TASK BRIEF
Identify every line containing the word "data" and reproduce each one.
══ INFORMATION PROVIDED
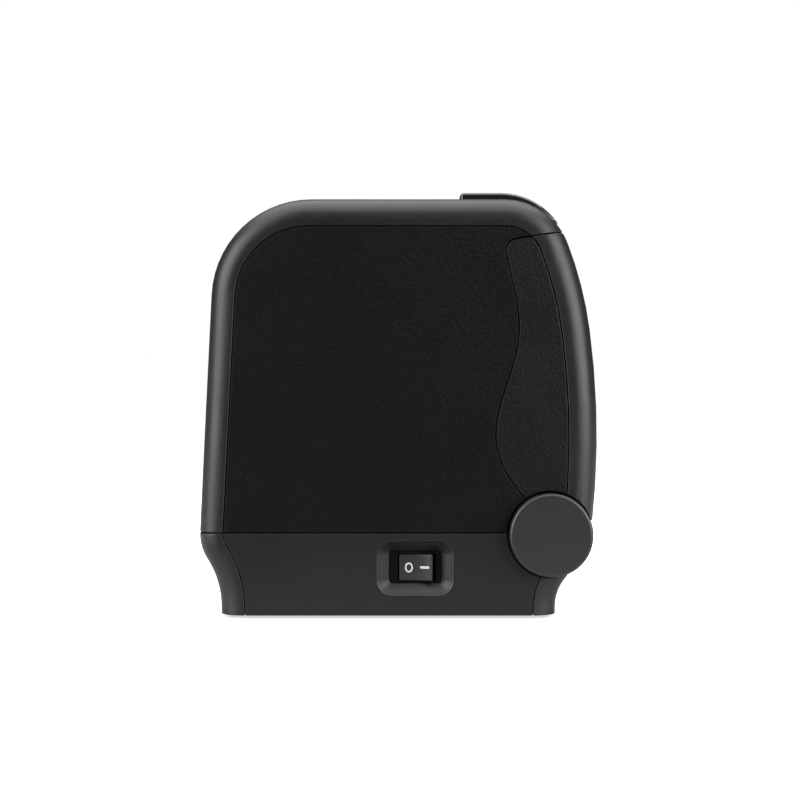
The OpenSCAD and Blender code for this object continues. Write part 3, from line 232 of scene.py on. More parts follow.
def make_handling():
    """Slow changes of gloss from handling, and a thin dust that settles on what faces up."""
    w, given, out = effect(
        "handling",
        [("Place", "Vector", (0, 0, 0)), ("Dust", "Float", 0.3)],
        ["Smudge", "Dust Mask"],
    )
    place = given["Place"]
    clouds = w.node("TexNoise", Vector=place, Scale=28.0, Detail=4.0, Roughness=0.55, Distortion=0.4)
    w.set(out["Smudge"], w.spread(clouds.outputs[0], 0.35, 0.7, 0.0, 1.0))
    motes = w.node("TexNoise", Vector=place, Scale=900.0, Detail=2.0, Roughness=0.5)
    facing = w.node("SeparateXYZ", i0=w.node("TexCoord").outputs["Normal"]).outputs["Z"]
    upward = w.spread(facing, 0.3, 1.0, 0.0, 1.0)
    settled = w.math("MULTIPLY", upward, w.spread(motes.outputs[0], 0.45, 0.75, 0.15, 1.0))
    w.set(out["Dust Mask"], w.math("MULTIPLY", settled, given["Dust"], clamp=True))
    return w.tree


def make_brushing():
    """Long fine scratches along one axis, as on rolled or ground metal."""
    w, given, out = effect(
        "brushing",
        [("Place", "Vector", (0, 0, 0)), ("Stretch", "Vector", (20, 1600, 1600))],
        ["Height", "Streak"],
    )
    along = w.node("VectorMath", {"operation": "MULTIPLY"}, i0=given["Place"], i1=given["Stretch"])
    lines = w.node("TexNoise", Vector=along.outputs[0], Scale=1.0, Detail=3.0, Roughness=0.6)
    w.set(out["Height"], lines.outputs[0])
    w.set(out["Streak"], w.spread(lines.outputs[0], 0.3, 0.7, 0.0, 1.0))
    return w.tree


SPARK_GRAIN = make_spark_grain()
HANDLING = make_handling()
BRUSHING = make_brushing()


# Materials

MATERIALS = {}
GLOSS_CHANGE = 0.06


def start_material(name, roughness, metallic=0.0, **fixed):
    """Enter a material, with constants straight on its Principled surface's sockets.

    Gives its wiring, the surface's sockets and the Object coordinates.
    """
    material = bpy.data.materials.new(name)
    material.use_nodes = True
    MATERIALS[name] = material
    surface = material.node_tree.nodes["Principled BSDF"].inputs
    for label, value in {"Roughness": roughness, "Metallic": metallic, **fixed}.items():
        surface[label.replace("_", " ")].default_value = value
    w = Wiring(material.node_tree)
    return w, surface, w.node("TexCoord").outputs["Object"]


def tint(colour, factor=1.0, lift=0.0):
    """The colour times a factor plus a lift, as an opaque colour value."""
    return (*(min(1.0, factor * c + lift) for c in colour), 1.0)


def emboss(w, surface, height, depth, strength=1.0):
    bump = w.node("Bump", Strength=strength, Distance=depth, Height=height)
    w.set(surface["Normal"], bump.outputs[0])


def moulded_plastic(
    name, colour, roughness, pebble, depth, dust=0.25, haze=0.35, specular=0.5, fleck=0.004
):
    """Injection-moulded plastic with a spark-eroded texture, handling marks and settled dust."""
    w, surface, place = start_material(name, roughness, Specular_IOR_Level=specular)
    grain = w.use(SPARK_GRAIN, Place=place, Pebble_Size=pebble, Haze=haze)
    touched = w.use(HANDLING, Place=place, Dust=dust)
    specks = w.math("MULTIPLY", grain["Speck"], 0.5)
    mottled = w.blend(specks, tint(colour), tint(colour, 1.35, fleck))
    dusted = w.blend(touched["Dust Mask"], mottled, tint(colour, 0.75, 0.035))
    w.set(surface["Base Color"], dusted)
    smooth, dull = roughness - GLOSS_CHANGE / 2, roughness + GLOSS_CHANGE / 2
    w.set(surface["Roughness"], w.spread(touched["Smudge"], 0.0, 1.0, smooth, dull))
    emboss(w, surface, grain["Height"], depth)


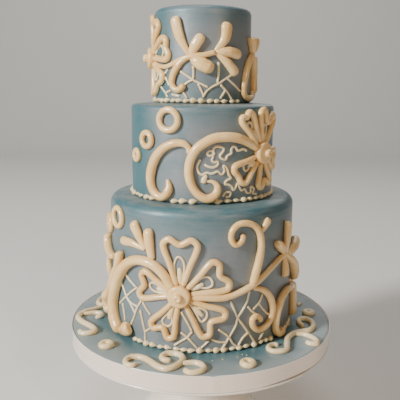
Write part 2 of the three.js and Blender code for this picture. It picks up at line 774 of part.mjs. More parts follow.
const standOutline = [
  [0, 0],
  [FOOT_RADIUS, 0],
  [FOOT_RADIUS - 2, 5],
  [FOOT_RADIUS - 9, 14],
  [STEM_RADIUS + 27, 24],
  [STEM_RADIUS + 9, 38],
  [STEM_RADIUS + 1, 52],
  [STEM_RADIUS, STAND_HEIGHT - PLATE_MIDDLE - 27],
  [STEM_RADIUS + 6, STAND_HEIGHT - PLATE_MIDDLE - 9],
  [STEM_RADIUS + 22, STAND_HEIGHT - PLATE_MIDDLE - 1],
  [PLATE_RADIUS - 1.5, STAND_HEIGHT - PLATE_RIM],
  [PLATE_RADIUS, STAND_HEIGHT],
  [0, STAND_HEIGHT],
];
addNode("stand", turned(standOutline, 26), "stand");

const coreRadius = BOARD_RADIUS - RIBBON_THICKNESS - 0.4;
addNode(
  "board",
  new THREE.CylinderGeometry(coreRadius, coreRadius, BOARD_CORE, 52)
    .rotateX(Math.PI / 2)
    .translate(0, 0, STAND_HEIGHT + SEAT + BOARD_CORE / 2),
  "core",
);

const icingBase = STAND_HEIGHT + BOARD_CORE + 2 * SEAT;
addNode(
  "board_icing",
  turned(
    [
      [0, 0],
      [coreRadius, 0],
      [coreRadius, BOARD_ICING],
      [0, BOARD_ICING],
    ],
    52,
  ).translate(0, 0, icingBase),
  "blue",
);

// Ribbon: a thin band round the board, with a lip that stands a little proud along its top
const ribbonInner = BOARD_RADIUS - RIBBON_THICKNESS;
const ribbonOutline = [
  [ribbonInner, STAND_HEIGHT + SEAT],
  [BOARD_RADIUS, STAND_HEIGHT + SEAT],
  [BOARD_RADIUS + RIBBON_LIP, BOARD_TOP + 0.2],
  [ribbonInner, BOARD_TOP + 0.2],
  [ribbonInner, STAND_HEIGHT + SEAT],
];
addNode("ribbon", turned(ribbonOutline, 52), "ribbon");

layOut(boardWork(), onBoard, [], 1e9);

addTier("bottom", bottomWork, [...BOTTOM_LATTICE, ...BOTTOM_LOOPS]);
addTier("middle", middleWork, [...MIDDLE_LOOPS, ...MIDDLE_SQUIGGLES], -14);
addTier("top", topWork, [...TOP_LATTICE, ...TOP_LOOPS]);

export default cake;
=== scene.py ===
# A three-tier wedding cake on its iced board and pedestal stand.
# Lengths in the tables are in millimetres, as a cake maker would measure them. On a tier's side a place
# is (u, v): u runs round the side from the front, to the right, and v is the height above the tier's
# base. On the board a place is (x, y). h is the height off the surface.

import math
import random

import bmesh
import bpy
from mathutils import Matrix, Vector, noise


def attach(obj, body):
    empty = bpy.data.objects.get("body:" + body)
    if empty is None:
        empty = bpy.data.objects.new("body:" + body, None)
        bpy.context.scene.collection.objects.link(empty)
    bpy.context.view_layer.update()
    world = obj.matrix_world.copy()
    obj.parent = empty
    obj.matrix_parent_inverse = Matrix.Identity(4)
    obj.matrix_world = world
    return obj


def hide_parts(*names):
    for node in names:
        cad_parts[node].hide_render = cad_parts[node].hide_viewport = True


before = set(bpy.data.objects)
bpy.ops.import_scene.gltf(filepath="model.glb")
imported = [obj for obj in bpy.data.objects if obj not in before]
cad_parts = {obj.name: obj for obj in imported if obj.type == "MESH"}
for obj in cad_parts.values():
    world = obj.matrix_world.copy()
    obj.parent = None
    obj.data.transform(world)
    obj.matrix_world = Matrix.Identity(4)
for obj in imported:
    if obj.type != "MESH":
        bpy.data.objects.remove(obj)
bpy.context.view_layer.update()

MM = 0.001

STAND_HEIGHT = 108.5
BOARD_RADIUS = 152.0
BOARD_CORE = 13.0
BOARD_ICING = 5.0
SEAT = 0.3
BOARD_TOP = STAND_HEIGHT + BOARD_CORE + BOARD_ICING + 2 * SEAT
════
CORRECT ANSWER
    material = bpy.data.materials.new(name)
    empty = bpy.data.objects.get("body:" + body)
        empty = bpy.data.objects.new("body:" + body, None)
before = set(bpy.data.objects)
imported = [obj for obj in bpy.data.objects if obj not in before]
    obj.data.transform(world)
        bpy.data.objects.remove(obj)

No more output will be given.